## DO THIS
Go through the listing below and list every line with "rigid".

## INFORMATION PROVIDED
--- BEGIN ---
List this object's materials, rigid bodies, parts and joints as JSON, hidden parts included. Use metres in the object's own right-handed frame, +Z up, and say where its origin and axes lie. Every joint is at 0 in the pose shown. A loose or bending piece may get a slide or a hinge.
--- END ---
--- BEGIN ---
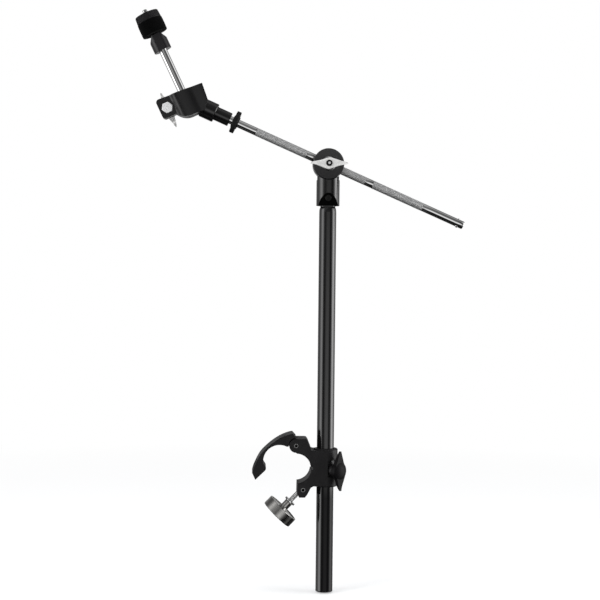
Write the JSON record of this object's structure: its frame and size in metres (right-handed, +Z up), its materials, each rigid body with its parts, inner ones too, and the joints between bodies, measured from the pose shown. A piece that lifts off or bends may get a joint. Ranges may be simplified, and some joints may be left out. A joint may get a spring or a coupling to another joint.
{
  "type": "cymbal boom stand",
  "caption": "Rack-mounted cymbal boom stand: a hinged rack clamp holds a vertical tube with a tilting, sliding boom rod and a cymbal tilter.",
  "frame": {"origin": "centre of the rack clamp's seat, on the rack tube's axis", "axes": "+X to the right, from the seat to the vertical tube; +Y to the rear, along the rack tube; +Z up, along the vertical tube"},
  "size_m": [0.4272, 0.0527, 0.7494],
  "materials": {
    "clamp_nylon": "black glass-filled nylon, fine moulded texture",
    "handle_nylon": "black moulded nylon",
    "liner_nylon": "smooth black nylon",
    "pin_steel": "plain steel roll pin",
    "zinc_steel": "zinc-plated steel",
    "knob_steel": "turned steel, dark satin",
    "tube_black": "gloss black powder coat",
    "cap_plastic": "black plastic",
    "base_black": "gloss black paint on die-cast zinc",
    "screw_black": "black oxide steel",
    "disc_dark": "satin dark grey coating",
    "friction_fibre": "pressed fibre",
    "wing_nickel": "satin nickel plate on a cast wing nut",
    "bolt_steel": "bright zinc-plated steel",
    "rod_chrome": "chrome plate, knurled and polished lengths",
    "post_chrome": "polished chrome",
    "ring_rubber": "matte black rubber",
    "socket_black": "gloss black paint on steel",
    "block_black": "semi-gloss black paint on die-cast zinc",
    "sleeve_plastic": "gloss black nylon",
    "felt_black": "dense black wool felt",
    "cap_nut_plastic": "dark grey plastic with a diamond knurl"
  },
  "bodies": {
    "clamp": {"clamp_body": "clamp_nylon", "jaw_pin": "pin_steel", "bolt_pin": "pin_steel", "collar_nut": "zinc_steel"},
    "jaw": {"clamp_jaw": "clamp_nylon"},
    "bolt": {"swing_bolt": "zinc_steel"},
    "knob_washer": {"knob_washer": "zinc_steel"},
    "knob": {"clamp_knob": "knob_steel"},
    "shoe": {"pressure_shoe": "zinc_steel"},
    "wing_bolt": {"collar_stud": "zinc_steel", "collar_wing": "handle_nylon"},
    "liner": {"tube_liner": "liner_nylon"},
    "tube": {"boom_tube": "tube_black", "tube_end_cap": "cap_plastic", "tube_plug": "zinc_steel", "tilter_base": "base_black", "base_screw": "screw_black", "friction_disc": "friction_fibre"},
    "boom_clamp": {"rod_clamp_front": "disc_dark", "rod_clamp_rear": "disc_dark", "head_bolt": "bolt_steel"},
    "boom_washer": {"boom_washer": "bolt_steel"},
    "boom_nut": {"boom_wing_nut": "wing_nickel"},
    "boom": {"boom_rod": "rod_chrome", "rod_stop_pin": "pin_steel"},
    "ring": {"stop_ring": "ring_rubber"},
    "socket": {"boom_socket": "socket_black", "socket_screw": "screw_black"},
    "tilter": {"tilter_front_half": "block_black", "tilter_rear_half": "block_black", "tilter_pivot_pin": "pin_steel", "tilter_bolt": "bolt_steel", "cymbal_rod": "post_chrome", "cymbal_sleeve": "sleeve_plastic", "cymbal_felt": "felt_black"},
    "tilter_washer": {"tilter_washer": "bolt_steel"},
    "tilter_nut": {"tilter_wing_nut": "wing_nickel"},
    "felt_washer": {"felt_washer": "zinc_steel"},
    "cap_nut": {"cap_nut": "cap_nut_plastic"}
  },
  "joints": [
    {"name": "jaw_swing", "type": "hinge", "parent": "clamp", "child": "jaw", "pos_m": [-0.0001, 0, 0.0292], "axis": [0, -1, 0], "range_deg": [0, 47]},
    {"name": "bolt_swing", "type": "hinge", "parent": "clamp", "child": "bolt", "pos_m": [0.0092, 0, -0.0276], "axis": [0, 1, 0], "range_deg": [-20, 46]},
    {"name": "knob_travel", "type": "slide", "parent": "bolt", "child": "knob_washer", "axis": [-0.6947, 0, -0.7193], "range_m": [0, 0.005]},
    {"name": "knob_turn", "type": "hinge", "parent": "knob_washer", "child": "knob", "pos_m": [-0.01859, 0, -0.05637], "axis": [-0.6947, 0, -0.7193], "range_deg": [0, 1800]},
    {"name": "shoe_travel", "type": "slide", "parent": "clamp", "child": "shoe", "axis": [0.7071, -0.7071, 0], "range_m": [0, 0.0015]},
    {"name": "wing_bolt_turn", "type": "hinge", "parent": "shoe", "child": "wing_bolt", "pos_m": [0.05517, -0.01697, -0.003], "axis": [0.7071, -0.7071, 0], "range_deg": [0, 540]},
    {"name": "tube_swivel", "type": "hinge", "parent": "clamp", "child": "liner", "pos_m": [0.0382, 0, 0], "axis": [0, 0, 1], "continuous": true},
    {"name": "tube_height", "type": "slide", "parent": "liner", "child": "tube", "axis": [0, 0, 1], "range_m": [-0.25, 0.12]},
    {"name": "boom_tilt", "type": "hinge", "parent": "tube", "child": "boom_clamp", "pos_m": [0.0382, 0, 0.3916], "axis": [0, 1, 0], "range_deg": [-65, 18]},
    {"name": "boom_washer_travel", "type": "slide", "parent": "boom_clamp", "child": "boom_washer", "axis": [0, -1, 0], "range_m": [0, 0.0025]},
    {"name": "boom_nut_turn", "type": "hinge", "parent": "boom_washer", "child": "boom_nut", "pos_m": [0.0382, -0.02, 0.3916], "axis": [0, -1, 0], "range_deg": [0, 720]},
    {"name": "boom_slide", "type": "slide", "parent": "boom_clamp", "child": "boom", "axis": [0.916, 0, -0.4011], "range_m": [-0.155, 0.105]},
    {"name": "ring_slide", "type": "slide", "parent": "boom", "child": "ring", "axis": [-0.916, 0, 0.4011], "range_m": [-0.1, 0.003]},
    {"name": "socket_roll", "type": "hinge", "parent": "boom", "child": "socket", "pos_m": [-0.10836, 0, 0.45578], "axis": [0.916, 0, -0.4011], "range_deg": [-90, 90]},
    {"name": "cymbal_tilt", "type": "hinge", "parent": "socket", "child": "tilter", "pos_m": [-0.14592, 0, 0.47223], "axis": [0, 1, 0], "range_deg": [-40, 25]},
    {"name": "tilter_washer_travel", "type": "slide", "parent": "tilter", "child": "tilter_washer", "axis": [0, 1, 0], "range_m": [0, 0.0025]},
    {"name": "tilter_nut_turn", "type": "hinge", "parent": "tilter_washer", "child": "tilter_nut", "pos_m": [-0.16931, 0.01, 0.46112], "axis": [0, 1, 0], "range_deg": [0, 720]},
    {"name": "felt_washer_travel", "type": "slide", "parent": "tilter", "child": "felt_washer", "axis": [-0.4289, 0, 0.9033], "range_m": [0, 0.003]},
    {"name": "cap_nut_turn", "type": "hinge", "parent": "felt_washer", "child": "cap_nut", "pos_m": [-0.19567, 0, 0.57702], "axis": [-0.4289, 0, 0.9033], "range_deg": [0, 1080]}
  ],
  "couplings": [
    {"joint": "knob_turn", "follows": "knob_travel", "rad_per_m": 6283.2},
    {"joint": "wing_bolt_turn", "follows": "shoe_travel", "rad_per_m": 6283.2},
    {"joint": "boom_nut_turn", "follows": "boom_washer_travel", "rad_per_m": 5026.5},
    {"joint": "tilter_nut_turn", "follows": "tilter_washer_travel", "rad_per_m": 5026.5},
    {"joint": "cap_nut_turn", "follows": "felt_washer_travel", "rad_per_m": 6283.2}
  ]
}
--- END ---
## RESPONSE
List this object's materials, rigid bodies, parts and joints as JSON, hidden parts included. Use metres in the object's own right-handed frame, +Z up, and say where its origin and axes lie. Every joint is at 0 in the pose shown. A loose or bending piece may get a slide or a hinge.
Write the JSON record of this object's structure: its frame and size in metres (right-handed, +Z up), its materials, each rigid body with its parts, inner ones too, and the joints between bodies, measured from the pose shown. A piece that lifts off or bends may get a joint. Ranges may be simplified, and some joints may be left out. A joint may get a spring or a coupling to another joint.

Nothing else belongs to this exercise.